Mario Slugan explores the significant misunderstandings concerning the categorisation of film, audience experience, and the real-life effects of fiction. He contends with the contradictory assumption that fiction films have tangible effects on audiences' beliefs and behaviours, while also intuitively being 'not true' or not to be believed in.

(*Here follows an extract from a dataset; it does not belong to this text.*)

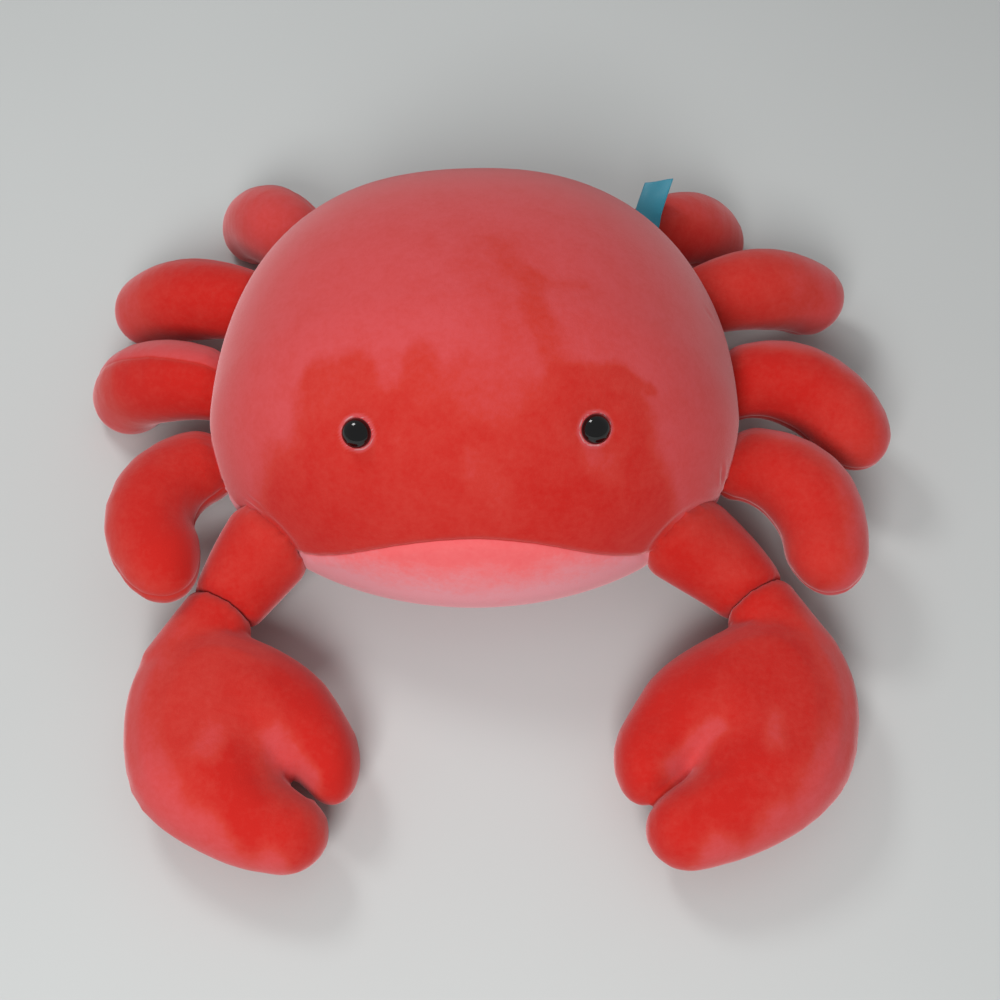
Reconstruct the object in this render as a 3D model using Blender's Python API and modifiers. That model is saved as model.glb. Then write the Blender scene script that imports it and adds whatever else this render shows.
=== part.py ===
"""Plush crab lying on its belly, modelled at its real size in metres.

+Z is up and the crab faces -Y. Left and right are those of someone who looks at its face, so left is -X.
The origin is the middle of the flat spot that the belly rests on. Every limb is placed from the body's
waist seam, every claw from its arm's wrist, and every sewn or pressed joint keeps SEWN_GAP.
"""
import math
from collections import namedtuple

import bmesh
import bpy
from mathutils import Euler, Matrix, Vector
from mathutils.geometry import interpolate_bezier

MM = 0.001

# Body: a stuffed dome over a shallower belly, joined at the waist seam
BODY_HALF_WIDTH = 144 * MM
BODY_FRONT = 105 * MM
BODY_BACK = 155 * MM
WAIST_HEIGHT = 54 * MM
DOME_RISE = 122 * MM
BELLY_DEPTH = 60 * MM
FRONT_FULLNESS = 2.0
BACK_FULLNESS = 2.35
DOME_FULLNESS = 2.05
BELLY_FULLNESS = 2.1
ARCH_CLIMB = math.radians(21.5)
ARCH_SPREAD = math.radians(42)
BODY_SEGMENTS = 48
BODY_BANDS = 12

# Clearance between pieces that are sewn or pressed together
SEWN_GAP = 0.3 * MM

# Legs: one pattern, eight poses. A leg swells to its full radius over LEG_SWELL, then tapers to its tip.
LEG_LENGTH = 100 * MM
LEG_RADIUS = 22.5 * MM
LEG_ROOT_RADIUS = 18 * MM
LEG_TIP_RADIUS = 20 * MM
LEG_HEIGHT_DROP = 4 * MM
LEG_ROOT_DEPTH = 28 * MM
LEG_SWELL = 50 * MM
LEG_SIDES = 16
LEG_BANDS = 16

# Arms
ARM_REACH = 40 * MM
ARM_ROOT_RADIUS = 26 * MM
ARM_ROOT_DEPTH = 34 * MM
ARM_TAPER_FROM = 0.3
ARM_SIDES = 20
ARM_BANDS = 12
ARM_CURVE_STEPS = 33
WRIST_RADIUS = 18.5 * MM
WRIST_HEIGHT = 35 * MM

# Claws, measured from the wrist: forward, and across towards the bite
CLAW_LENGTH = 112 * MM
CLAW_THICKNESS = 60 * MM
CLAW_BITE = 2 * MM
CLAW_STUB = 44 * MM
CLAW_STUB_RADIUS = 22 * MM
STUB_BANDS = 6
FINGER_CAP = 21 * MM
THUMB_CAP = 21 * MM
CLAW_SIDES = 16
CLAW_BANDS = 34
BITE_RUN = 4

# Bands of a tube that make its round end
END_BANDS = 4

# Safety eyes
EYE_TURN = math.radians(34.7)
FACE_TURN = math.radians(1.6)
EYE_CLIMB = math.radians(45.5)
EYE_RADIUS = 7.5 * MM
EYE_DOME = 6.5 * MM
EYE_RIM = 0.8 * MM
EYE_SEAT = 1.2 * MM
STEM_RADIUS = 2.5 * MM
STEM_LENGTH = 15 * MM
WASHER_RADIUS = 9 * MM
WASHER_THICKNESS = 2 * MM
WASHER_DEPTH = 6 * MM
TURNED_STEPS = 24

# Label: a ribbon folded in two and sewn in where the rear right leg meets the dome
LABEL_TURN = math.radians(51.5)
LABEL_CLIMB = math.radians(8.5)
LABEL_SKEW = math.radians(18)
LABEL_WIDTH = 19 * MM
LABEL_LENGTH = 34 * MM
LABEL_SEWN = 6 * MM
LABEL_LIFT = math.radians(31)
LABEL_BEND = 14 * MM
RIBBON_THICKNESS = 0.5 * MM
RIBBON_SPREAD = 0.55 * MM
RIBBON_STEPS = 12

# A leg leaves the waist seam at a turn round the body, with a heading, a pitch up and a roll of its own,
# and curls over its length. All of them are in degrees.
Leg = namedtuple("Leg", "name side turn heading pitch roll curl")
LEGS = (
    Leg("leg_left_1", -1, 129, 127, 10, 2, 91),
    Leg("leg_left_2", -1, 149, 166, 10, -3, 75),
    Leg("leg_left_3", -1, 171, 169, 10, -9, 102),
    Leg("leg_left_4", -1, 191, 192, 6, 92, 148),
    Leg("leg_right_1", 1, 54, 38, 10, 2, 95),
    Leg("leg_right_2", 1, 32, 20, 14, 9, 70),
    Leg("leg_right_3", 1, 9, 22, 8, 74, 114),
    Leg("leg_right_4", 1, -11, -3, 11, 77, 122),
)

# An arm's reach runs from the waist seam to the wrist, and its claw has a heading of its own. The bite
# narrows by its value at the finger and the thumb, and spread widens the claw. Angles are in degrees.
Arm = namedtuple("Arm", "name claw side turn reach reach_heading claw_heading bite spread")
ARMS = (
    Arm("arm_left", "claw_left", -1, 221, ARM_REACH, -125, -118, 2 * CLAW_BITE, 0.97),
    Arm("arm_right", "claw_right", 1, -41, 1.2 * ARM_REACH, -34, -60, CLAW_BITE, 1.04),
)

# The claw's outline from the finger round the palm to the thumb: the outer edge and the edge at the bite,
# both forward and across in shares of the claw's length, and the share of its thickness there.
CLAW_STATIONS = (
    ((0.965, 0.850), (0.595, 0.850), 0.73),
    ((1.000, 0.710), (0.585, 0.790), 0.80),
    ((1.015, 0.530), (0.580, 0.760), 0.87),
    ((1.005, 0.320), (0.570, 0.745), 0.93),
    ((0.935, 0.130), (0.565, 0.735), 1.00),
    ((0.770, -0.030), (0.562, 0.732), 1.00),
    ((0.560, -0.150), (0.560, 0.730), 1.00),
    ((0.340, -0.195), (0.558, 0.730), 1.00),
    ((0.170, -0.150), (0.556, 0.732), 1.00),
    ((0.085, 0.030), (0.555, 0.736), 1.00),
    ((0.064, 0.236), (0.555, 0.741), 0.95),
    ((0.065, 0.445), (0.555, 0.745), 0.87),
    ((0.100, 0.640), (0.560, 0.768), 0.77),
    ((0.200, 0.820), (0.575, 0.840), 0.70),
)


def new_material(name, colour, roughness):
    material = bpy.data.materials.new(name)
    material.use_nodes = True
    shader = material.node_tree.nodes["Principled BSDF"]
    shader.inputs["Base Color"].default_value = (*colour, 1)
    shader.inputs["Roughness"].default_value = roughness
    shader.inputs["Metallic"].default_value = 0
    return material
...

Slugan analyses the notion of 'fiction' from a theoretical and historical perspective, considering how it manifests in a broad range of films from the past 110 years, including The Arrival of a Train (Lumière brothers, 1895-1897), The Blair Witch Project (Myrick and Sánchez, 1999), and Waltz with Bashir (Folman, 2008). He supports his close readings with findings from philosophy, psychology, and literary studies, and in doing so seeks to challenge the current state of film studies.
About the Author:
Mario Slugan is Lecturer at the Department of Film of Studies, Queen Mary University of London. He is the author of Montage as Perceptual Experience: Berlin Alexanderplatz from Döblin to Fassbinder (2017) and Noël Carroll and Film: A Philosophy of Art and Popular Culture (Bloomsbury Academic, 2019). He is also Fellow of the Society for the Cognitive Studies of the Moving Image, editor of the open-access peer-reviewed academic journal Apparatus: Film, Media and Digital Cultures of Central and Eastern Europe and book reviews editor of Early Popular Visual Culture.